_Data entries_
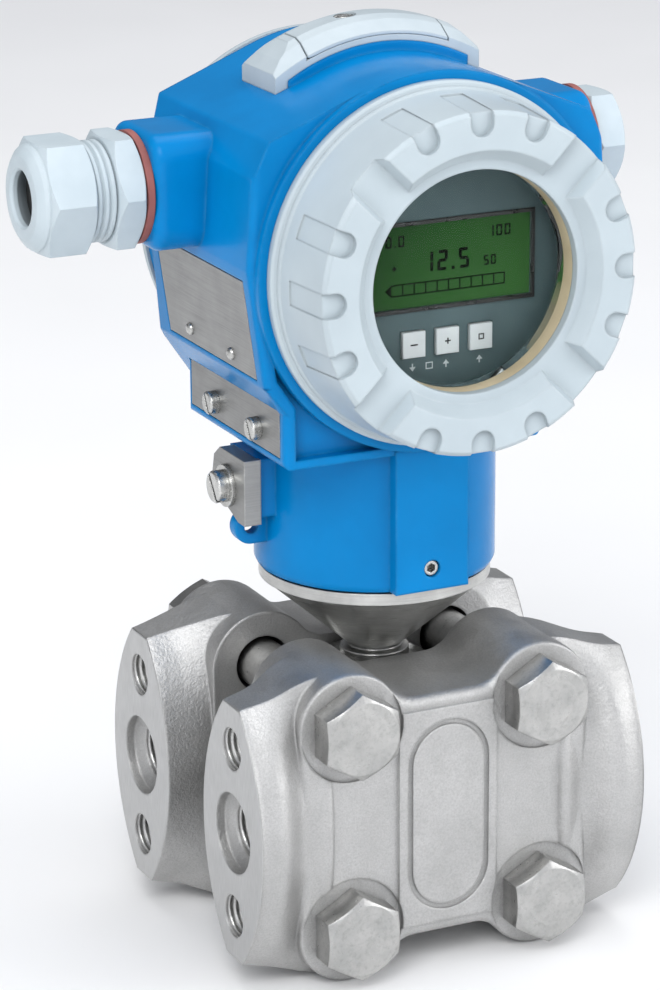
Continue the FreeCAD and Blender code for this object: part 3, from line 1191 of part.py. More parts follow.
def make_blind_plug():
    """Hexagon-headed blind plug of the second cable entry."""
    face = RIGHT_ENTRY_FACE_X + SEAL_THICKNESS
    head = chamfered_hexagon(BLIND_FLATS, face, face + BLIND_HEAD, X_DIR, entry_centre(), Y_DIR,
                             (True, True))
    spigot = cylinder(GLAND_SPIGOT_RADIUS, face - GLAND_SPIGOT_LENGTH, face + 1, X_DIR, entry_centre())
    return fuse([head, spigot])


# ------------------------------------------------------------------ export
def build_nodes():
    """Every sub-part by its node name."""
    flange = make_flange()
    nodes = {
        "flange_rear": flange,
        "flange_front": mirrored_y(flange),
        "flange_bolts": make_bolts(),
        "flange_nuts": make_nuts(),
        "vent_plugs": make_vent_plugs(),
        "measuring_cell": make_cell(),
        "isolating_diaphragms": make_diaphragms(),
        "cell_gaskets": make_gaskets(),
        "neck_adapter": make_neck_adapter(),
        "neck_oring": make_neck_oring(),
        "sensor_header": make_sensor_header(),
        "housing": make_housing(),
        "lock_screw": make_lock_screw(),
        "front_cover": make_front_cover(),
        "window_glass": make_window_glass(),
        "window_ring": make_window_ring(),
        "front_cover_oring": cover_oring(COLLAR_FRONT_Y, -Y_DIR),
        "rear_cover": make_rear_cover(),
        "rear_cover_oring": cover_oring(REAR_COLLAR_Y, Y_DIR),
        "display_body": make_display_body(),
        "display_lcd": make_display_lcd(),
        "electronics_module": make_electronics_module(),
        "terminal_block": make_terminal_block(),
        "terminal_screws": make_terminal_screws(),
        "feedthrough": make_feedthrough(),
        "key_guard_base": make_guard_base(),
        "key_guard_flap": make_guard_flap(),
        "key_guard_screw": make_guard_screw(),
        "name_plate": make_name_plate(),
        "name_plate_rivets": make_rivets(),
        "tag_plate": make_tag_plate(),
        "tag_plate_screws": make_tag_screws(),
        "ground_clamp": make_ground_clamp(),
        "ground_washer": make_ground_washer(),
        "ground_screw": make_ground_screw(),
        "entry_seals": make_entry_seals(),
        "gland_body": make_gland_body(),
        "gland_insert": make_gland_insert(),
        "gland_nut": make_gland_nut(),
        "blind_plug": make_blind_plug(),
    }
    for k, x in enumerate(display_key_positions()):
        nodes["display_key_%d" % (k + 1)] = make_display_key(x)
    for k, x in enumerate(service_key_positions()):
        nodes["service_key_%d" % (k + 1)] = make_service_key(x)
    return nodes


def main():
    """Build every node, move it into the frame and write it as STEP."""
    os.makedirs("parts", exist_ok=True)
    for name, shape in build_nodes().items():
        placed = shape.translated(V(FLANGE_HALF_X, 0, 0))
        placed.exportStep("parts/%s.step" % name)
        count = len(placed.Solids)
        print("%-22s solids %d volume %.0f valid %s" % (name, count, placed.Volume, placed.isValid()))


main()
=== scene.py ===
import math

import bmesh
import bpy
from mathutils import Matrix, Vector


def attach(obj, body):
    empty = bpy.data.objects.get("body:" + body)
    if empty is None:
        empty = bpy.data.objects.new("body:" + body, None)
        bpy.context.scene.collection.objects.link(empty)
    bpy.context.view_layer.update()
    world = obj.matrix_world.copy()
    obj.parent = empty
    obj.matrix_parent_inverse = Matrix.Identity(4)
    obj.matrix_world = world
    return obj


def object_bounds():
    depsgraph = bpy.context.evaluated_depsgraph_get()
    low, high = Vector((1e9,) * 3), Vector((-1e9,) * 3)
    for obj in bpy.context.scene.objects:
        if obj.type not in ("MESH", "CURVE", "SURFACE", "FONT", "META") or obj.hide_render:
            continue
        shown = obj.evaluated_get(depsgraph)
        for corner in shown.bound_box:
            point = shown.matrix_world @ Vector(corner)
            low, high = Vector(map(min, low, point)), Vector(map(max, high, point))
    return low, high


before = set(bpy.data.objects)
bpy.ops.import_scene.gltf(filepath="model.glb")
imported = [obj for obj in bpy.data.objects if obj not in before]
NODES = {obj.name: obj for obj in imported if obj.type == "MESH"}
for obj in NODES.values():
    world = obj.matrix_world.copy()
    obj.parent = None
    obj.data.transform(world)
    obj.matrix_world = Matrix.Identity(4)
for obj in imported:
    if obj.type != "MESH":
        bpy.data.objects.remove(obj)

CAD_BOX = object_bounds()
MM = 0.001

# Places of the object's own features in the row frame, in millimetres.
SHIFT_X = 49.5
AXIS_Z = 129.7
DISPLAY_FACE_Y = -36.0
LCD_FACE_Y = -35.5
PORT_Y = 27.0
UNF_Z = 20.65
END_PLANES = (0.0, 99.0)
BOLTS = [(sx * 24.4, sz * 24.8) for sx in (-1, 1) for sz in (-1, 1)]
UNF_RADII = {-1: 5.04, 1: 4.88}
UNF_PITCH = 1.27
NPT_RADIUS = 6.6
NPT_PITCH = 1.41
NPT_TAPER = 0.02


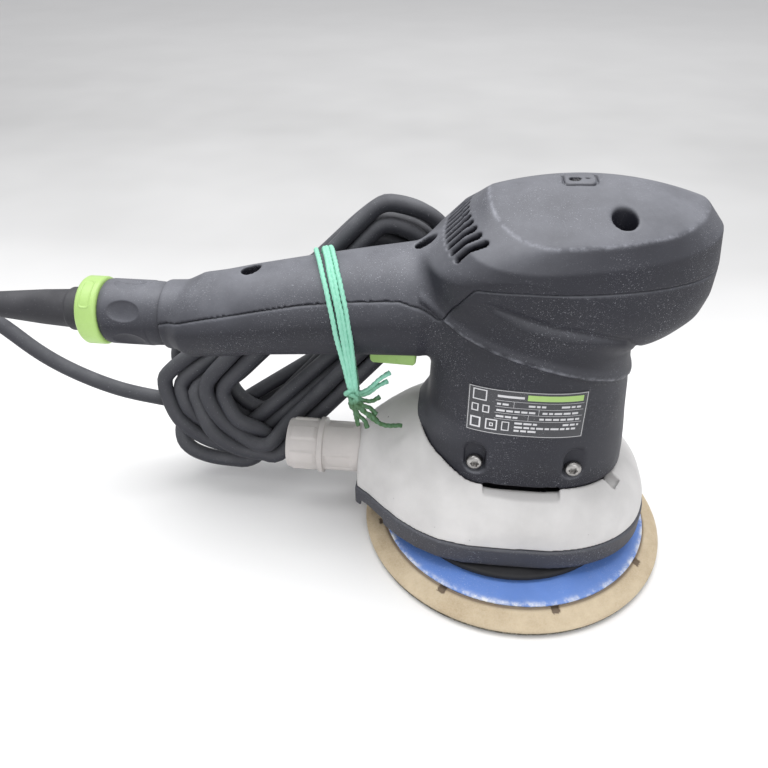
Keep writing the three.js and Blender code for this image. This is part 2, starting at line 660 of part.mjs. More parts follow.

_Your goal_
Print only the run of lines that begins with the line containing "count, placed.Volume, placed.isValid()))" and ends with the line containing "obj.matrix_world = world", both included, exactly as they read.

_Task output_
        print("%-22s solids %d volume %.0f valid %s" % (name, count, placed.Volume, placed.isValid()))


main()
=== scene.py ===
import math

import bmesh
import bpy
from mathutils import Matrix, Vector


def attach(obj, body):
    empty = bpy.data.objects.get("body:" + body)
    if empty is None:
        empty = bpy.data.objects.new("body:" + body, None)
        bpy.context.scene.collection.objects.link(empty)
    bpy.context.view_layer.update()
    world = obj.matrix_world.copy()
    obj.parent = empty
    obj.matrix_parent_inverse = Matrix.Identity(4)
    obj.matrix_world = world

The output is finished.